University of Mary Washington freshman Yasmeen Alhinty sheepishly giggled as she admitted she knew almost nothing about Rosa Parks before stepping foot on the Fredericksburg campus.
“All I knew was that she was a sweet old lady who got on a bus,” said Alhinty. “But it turns out she wasn’t even old, she was only in her 40s.”
Alhinty is one of 75 first-year students enrolled in UMW’s first-year seminar “Race and Revolution.” The course focuses on the importance on civil rights activists while contemplating the effects of racism through the decades, even today.
This fall, Alhinty and fellow classmates took a class trip to Washington, D.C., to tour the U.S. Capitol and visit the Martin Luther King, Jr. Memorial.
While at the Capitol, the students enjoyed a private guided tour and explored remote areas rarely seen by the average tourist.
“It was really neat,” Alhinty said. “We all got to wear headsets to listen to the guide as we toured.”
One of the tour stops included the Capitol Rotunda, where Rosa Parks’ memorial was held following her death in October of 2005.
Just as they learned from reading the biography The Rebellious Life of Mrs. Rosa Parks, the students also experienced the whitewashing of the civil rights movement that is still engraved in American minds today.
“We were at that very spot, and heard the tour guide utter the same sort of superficial platitudes, calling Parks “the mother of the civil rights movement,” said Craig Vasey, chair of the Department of Classics, Philosophy, and Religion, who has taught the “Race and Revolution” seminar for five years.
According to Vasey, the commonly used phrase attempts to cover up decades of terrorization forced upon the blacks, while putting up a front that America has rectified and overcome racism.
Yasmeen Alhinty is keenly aware of racism’s impact today as an Arab American. During high school, she conducted an experiment in which she dressed head-to-toe in a floor length black dress and scarf one day to test the public’s reaction.
The result was overall a negative response, said Alhinty who wrote about her experience for a class assignment. Many people reacted hesitantly around Alhinty and quickly shut down any interactions she tried to initiate.
Her findings were “eye-opening,” she said. “This simple experiment revealed that racism still exists no matter how much it’s denied.”
As she looked up from the ground, glowing with pride and accomplishment she said, “And in the end, I got a really good grade for it.”
Malanna Henderson says
Great educational experience to offer this class. Racism has been eroding the fabric of American democracy for centuries. There’s only one race, the human race made up of many ethnics. Race is a social invention used to separate, discriminate and subjugate one group for the economic benefit of another. The fight for freedom is an ongoing battle, part of the human condition.
Rusty Shakelford says
Whitewashing? What? Because Parks was the one whose actions caused the civil rights movement to take off in the public eye, instead of being something that upper middle class black people debated and worried over in the comfort of their homes? It sounds like you’re the one whitewashing, trying to create a new narrative.

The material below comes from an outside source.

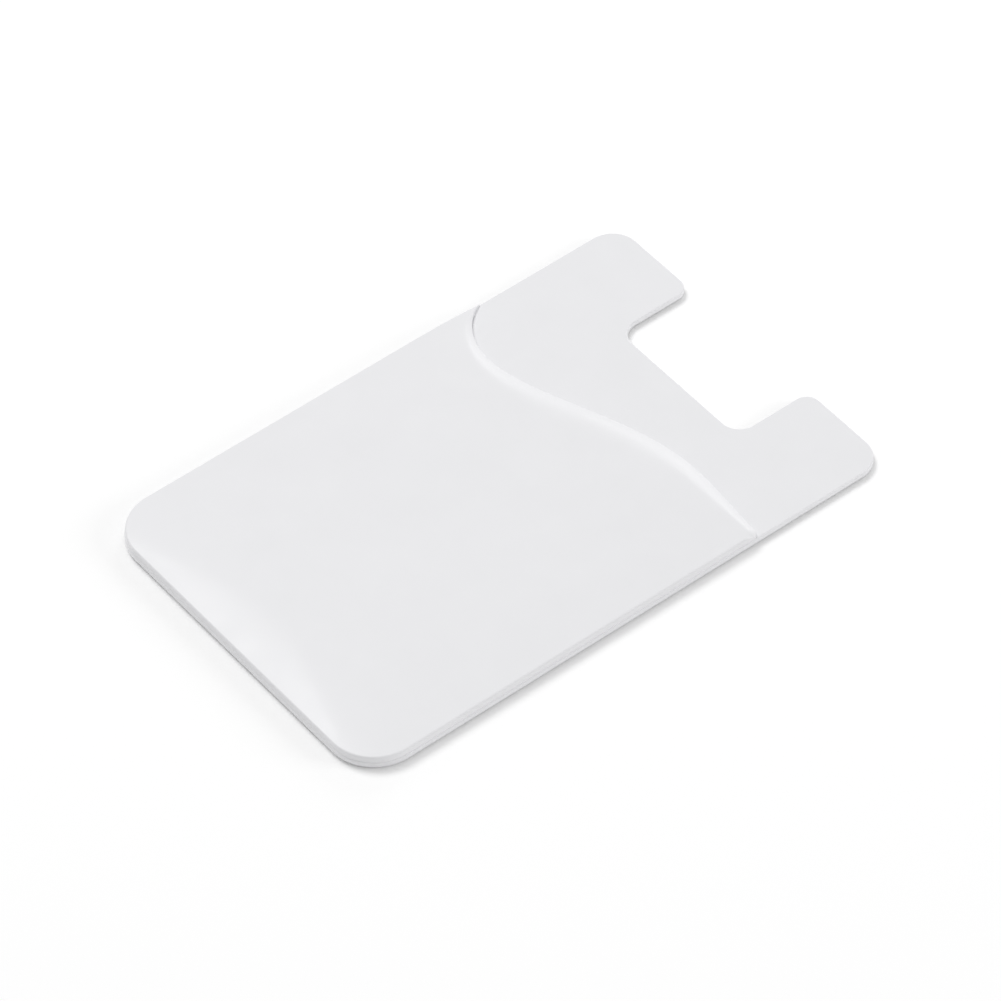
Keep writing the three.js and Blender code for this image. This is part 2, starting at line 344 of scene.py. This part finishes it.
class HolderForm:
    """The heights of the pocket's outer skin and of the card slot's ceiling."""

    def __init__(self, sheet, pocket, mouth):
        self.sheet = sheet
        self.pocket = pocket
        self.half = SHEET_WIDTH / 2
        self.end = HOLDER_LOW.y
        self.wall_half = self.half - pocket.wall_setback
        self.wall_end = self.end + pocket.wall_setback
        self.wall_radius = sheet.closed_radius - pocket.wall_setback
        self.mouth = MouthLine(mouth)
        self.fall_start = self.mouth.points[0].y - pocket.wall_fall_run
        self.bottom = SHEET_BOTTOM
        self.sheet_top = SHEET_BOTTOM + sheet.thickness
        self.wall_top = SHEET_BOTTOM + pocket.wall_height
        self.ceiling = self.sheet_top + pocket.slot_height
        self.lip_top = self.sheet_top + pocket.lip_gap + pocket.lip_thickness

    def pillow_share(self, x, y):
        """How far up the pillow a point lies: 0 at the rim, 1 on the level middle."""
        pocket = self.pocket
        run = self.wall_half - pocket.ridge_width / 2 - pocket.rim_radius
        outer_radius = self.wall_radius - pocket.rim_radius
        low, high = 0.0, 1.0
        for _ in range(SOLVE_STEPS):
            share = (low + high) / 2
            inset = inset_from_walls(
                x,
                y,
                self.wall_half - pocket.rim_radius - run * share,
                self.wall_end + pocket.rim_radius + pocket.end_run * share,
                outer_radius + (pocket.ridge_radius - outer_radius) * share,
            )
            if inset > 0:
                low = share
            else:
                high = share
        return (low + high) / 2

    def climb_from_lip(self, way, start, top):
        """Height of the lip's surface at a way in from the mouth, from its edge to the panel."""
        return start + (top + LIP_OVERSHOOT - start) * ease_out(way, LIP_BEND)

    def left_fall(self, x, y):
        """How far the left wall has fallen beside a point."""
        past = min(max((y - self.fall_start) / self.pocket.wall_fall_run, 0), 1)
        return self.pocket.wall_fall * past**FALL_BEND if x < 0 else 0

    def skin(self, x, y):
        """Height of the pocket's outer skin."""
        pocket = self.pocket
        inset = inset_from_walls(x, y, self.wall_half, self.wall_end, self.wall_radius)
        way = self.mouth.distance(x, y)
        swell = CROWN - self.wall_top - pocket.rim_radius
        risen = ease_out(self.pillow_share(x, y))
        panel = self.wall_top + quarter_round(inset, pocket.rim_radius) + swell * risen
        panel -= self.left_fall(x, y) * (1 - risen)
        if way > pocket.lip_run:
            return panel
        edge = pocket.lip_edge_radius
        share = (way - edge) / (pocket.lip_run - edge)
        lip = self.climb_from_lip(share, self.lip_top, CROWN) - edge + quarter_round(way, edge)
        return soft_minimum(panel, lip, LIP_BLEND)

    def slot_ceiling(self, x, y):
        """Height of the card slot's ceiling, which sinks to a narrow gap at the lip."""
        low = self.sheet_top + self.pocket.lip_gap
        if y >= self.mouth.y_at(x):
            return low
        share = self.mouth.distance(x, y) / self.pocket.lip_run
        return min(self.climb_from_lip(share, low, self.ceiling), self.ceiling)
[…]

Also “racism is everywhere even if we deny it”- you realize that Islam isn’t a race and the fact that Christian Arabs are currently being, slaughtered by Muslim Arabs in Syria and Iraq makes your equation of Islam=Arab extremely insulting to most Arab Americans, since most Arab Americans descend from Lebanese and Syrian Christians who fled persecution in the Islamic Ottoman empire 100 years ago around the time of the Armenian and Assyrian genocides? Additionally wearing a full chador to school is extremely threatening considering that suicide bombers have dressed in that same kind of clothing in order to conceal bombs?
Like I said, you’re creating a narrative and it’s an extremely offensive one to anyone with more than a passing knowledge of history, demography and the world outside your classroom in general.
Fellow Student says
Did you have to pick that picture? That poor guy on the right…forever in infamy on the front page.